DETROIT -- After Fiat Chrysler Automobiles made clear that it wants a captive finance arm, could Chase Auto be raising its hand?
In a meeting with Automotive News, Chase executive Jagdeep Dayal said Chase Auto already is a captive, operating as well or better than automakers' in-house finance arms. On a visit to Detroit, Dayal, who works in New York, stayed at a hotel just five miles from FCA's suburban Detroit U.S. headquarters.
Chase Auto functions like a captive through private-label partnerships with Subaru, Mazda, Jaguar Land Rover and Maserati. "We call it private label, but really if you think about it, it is a captive business," Dayal, head of Chase's captive finance auto lending unit, told Automotive News.
Chase linked with Subaru first, in 2001. Mazda followed in 2008, Jaguar Land Rover in 2009 and Maserati in 2016. Each contract runs multiple years, with some brands into their third contract cycle, a Chase spokeswoman said. Through the partnerships, Chase has built four captive organizations, Dayal said. "It is truly a captive mindset. It's a captive culture. Each one is unique and distinctive in their own way."
On June 1, as part of FCA's five-year plan, the automaker said it plans to acquire a captive or build one from the ground up, after operating without one for nearly a decade. Santander Consumer USA has been FCA's de facto captive for five years, and it has another five years to go, under a 2013 agreement.
But Santander has fallen short of FCA market-share targets. It financed 28 percent of FCA's loan and lease originations in the first quarter, well shy of the 65 percent mark it targeted by the end of April, according to a filing with the Securities and Exchange Commission.
Santander and FCA are in talks about a potential buyout of Chrysler Capital, the private-label lending unit of Santander and FCA.
But Chase Auto could also be in the mix.

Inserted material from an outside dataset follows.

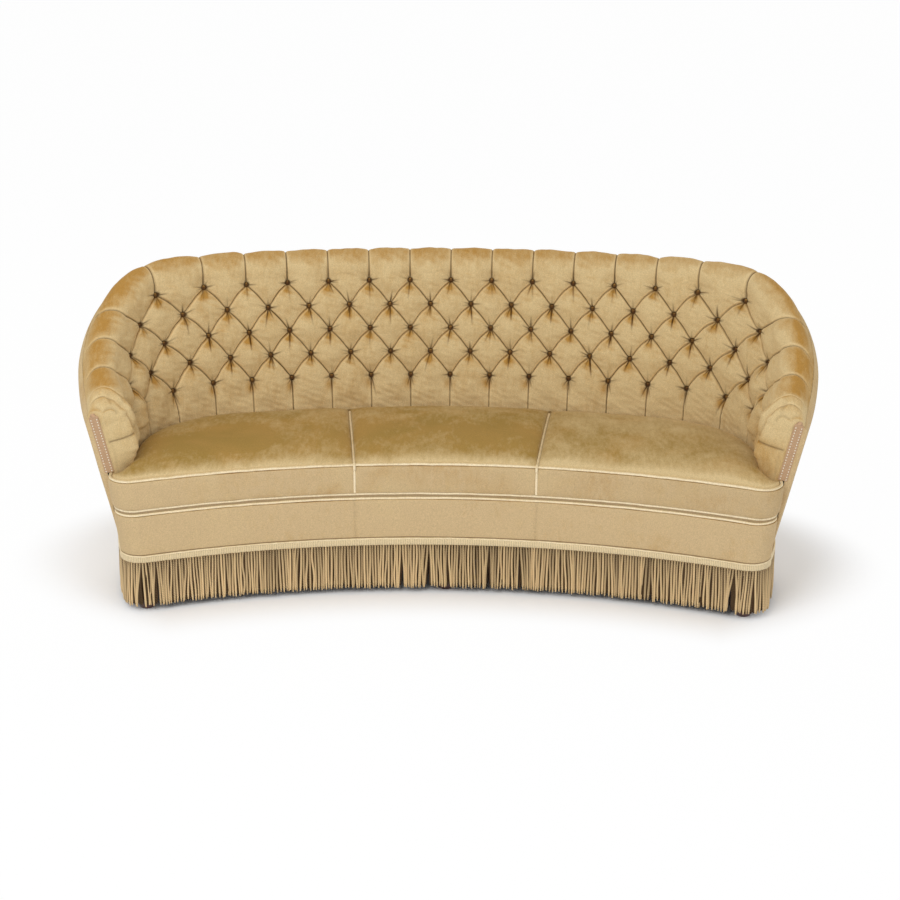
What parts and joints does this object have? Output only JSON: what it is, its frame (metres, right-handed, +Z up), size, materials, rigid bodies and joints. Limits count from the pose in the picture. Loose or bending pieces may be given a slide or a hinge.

Asked whether Chase was discussing a captive setup with FCA, Dayal said: "In my business, we are constantly talking to all the [automakers]. That's just part of what we do."
FCA declined to comment.
Over time, Dayal says Chase has built a true captive organization "to the extent that I believe that we are as successful if not more than any in-house [automaker] captive."
A typical captive originates 45 to 60 percent of its brand's loans and leases, Dayal said. Chase's private-label penetration falls into that category for each of its brands. What Dayal calls "best-in-breed" captives originate around 65 percent of their brands' loans and leases. For some of its brands, Dayal said, Chase is best in breed.
"This is an evolution. We have learned to become a top-notch captive over the years in everything we do," he said. "That, I think, is the strength we as Chase have. … We have developed how to behave and run a captive."